**What you should do**
Select every line holding the word "this" and copy it.

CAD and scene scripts

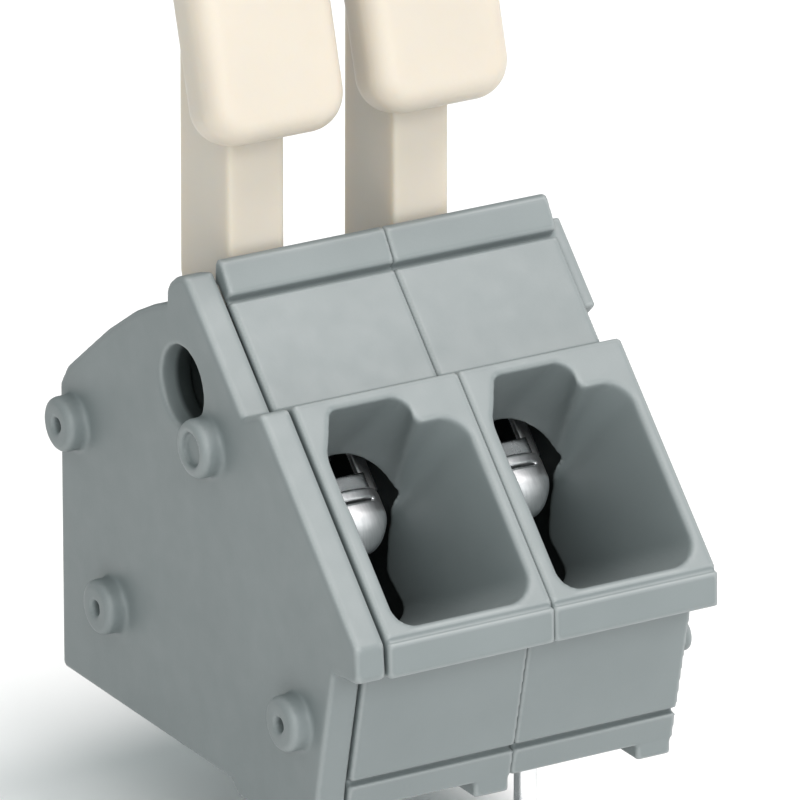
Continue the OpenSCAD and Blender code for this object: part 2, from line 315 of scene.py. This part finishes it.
def end_plate_shape():
    s = Sculpt((PLATE_OUT - 0.6, 0.9), (0, 15.84), (-0.35, 13.45), GRID)
    points = [(0, 0)] + REAR_EDGE + [(5.85, 12.72), (6, 12.98), (6.3, 13.22), (6.83, 13.39),
                                     on_slope(-0.38, RIM_PROUD + 0.04)]
    points += front_edge(0.08) + [(13.45, -0.35), (9.5, -0.35), (9.1, 0)]
    s.add(s.side(points, PLATE_OUT, PLATE_IN, 0.16, 0.13))
    for f, z in PEG_SPOTS:
        s.add(s.rod(f, z, DOME_R, PLATE_OUT - 0.6, PLATE_OUT + 0.2, 0.2), 0.12)
        s.add(s.rod(f, z, PEG_R, PLATE_IN - 0.1, 0.9, 0.08))
        s.cut(s.rod(f, z, 0.2, PLATE_OUT - 1, PLATE_OUT - 0.1), 0.1)
    f, z = WIDE_DOME
    s.add(s.rod(f, z, 0.8, PLATE_OUT - 0.6, PLATE_OUT + 0.2, 0.22), 0.12)
    s.cut(s.rod(f, z, 0.45, PLATE_OUT - 1, PLATE_OUT - 0.42), 0.12)
    # collar behind the hole, which keeps the lever's hub off the plate
    s.add(s.rod(PIV_F, PIV_Z, HUB_R, PLATE_IN - 0.1, 0.38))
    s.cut(s.rod(PIV_F, PIV_Z, PIVOT_R, PLATE_IN, 1))
    # land that closes the joint line a little under the surface
    s.add(s.side(inset(points, 0.35), PLATE_IN - 0.1, -0.004))
    s.cut(np.hypot(s.f - PIV_F, s.z - PIV_Z) - PLATE_HOLE_R, 0.1)
    # the bore behind the hole gets the painted shade of inner walls
    s.inner = s.rod(PIV_F, PIV_Z, PIVOT_R, PLATE_IN - 0.35, 1)
    return s.skin()


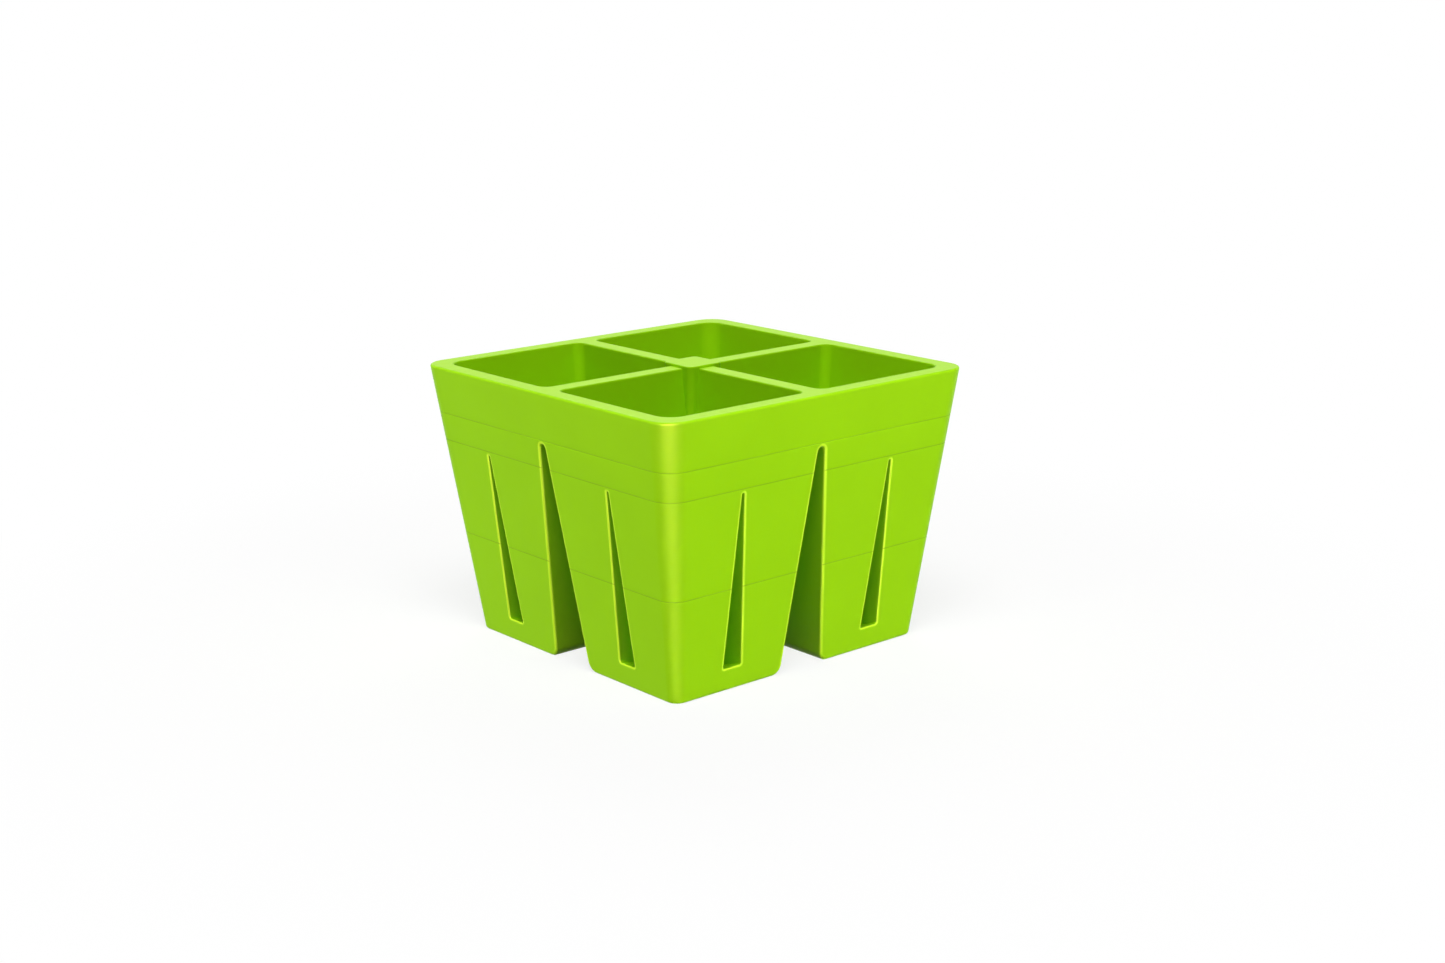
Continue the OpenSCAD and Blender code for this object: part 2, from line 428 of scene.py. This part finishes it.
def slit_core(side):
    """The wedge of air in a slit of the face that looks along -Y, on one side of that face."""
    foot_x = side * SLIT_FOOT_OUT
    outside_y = -(RIM_W / 2 + PAST)
    inside_y = SLIT_DEPTH - face_out(SLIT_FOOT_Z)
    let_go()
    bpy.ops.mesh.primitive_cube_add(
        size=2, location=(foot_x, (outside_y + inside_y) / 2, (SLIT_FOOT_Z + SLIT_TOP_Z) / 2)
    )
    core = bpy.context.object
    core.scale = (SLIT_W / 2, (inside_y - outside_y) / 2, (SLIT_TOP_Z - SLIT_FOOT_Z) / 2)
    apply_place(core)
    bpy.ops.object.mode_set(mode="EDIT")
    pick("FACE", flat_at(SLIT_TOP_Z))
    bpy.ops.transform.resize(value=(SLIT_TIP_W / SLIT_W, 1, 1), center_override=(foot_x, 0, SLIT_TOP_Z))
    bpy.ops.transform.translate(value=(side * (SLIT_TIP_OUT - SLIT_FOOT_OUT), 0, 0))
    for height, radius in ((SLIT_FOOT_Z, SLIT_CORNER_R), (SLIT_TOP_Z, SLIT_TIP_R)):
        pick("EDGE", lambda edge: flat_at(height)(edge) and runs_inwards(edge))
        bpy.ops.mesh.bevel(offset=radius, segments=SMALL_STEPS, profile=0.5, clamp_overlap=False)
    point_rise = (SLIT_TOP_Z - SLIT_FOOT_Z) * SLIT_W / (SLIT_W - SLIT_TIP_W)
    point_x = foot_x + side * (SLIT_TIP_OUT - SLIT_FOOT_OUT) * point_rise / (SLIT_TOP_Z - SLIT_FOOT_Z)
    low_end = SLIT_FOOT_Z + 2 * SLIT_CORNER_R
    for end_y in (outside_y, inside_y):
        share_in = (end_y + face_out(SLIT_FOOT_Z)) / SLIT_DEPTH
        stretch = 1 + SLIT_DROP * share_in / point_rise
        pick("VERT", lambda vert: abs(vert.co.y - end_y) < NEAR and vert.co.z < low_end)
        bpy.ops.transform.resize(
            value=(stretch, 1, stretch), center_override=(point_x, end_y, SLIT_FOOT_Z + point_rise)
        )
    bpy.ops.object.mode_set(mode="OBJECT")
    return core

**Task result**
Continue the OpenSCAD and Blender code for this object: part 2, from line 315 of scene.py. This part finishes it.
Continue the OpenSCAD and Blender code for this object: part 2, from line 428 of scene.py. This part finishes it.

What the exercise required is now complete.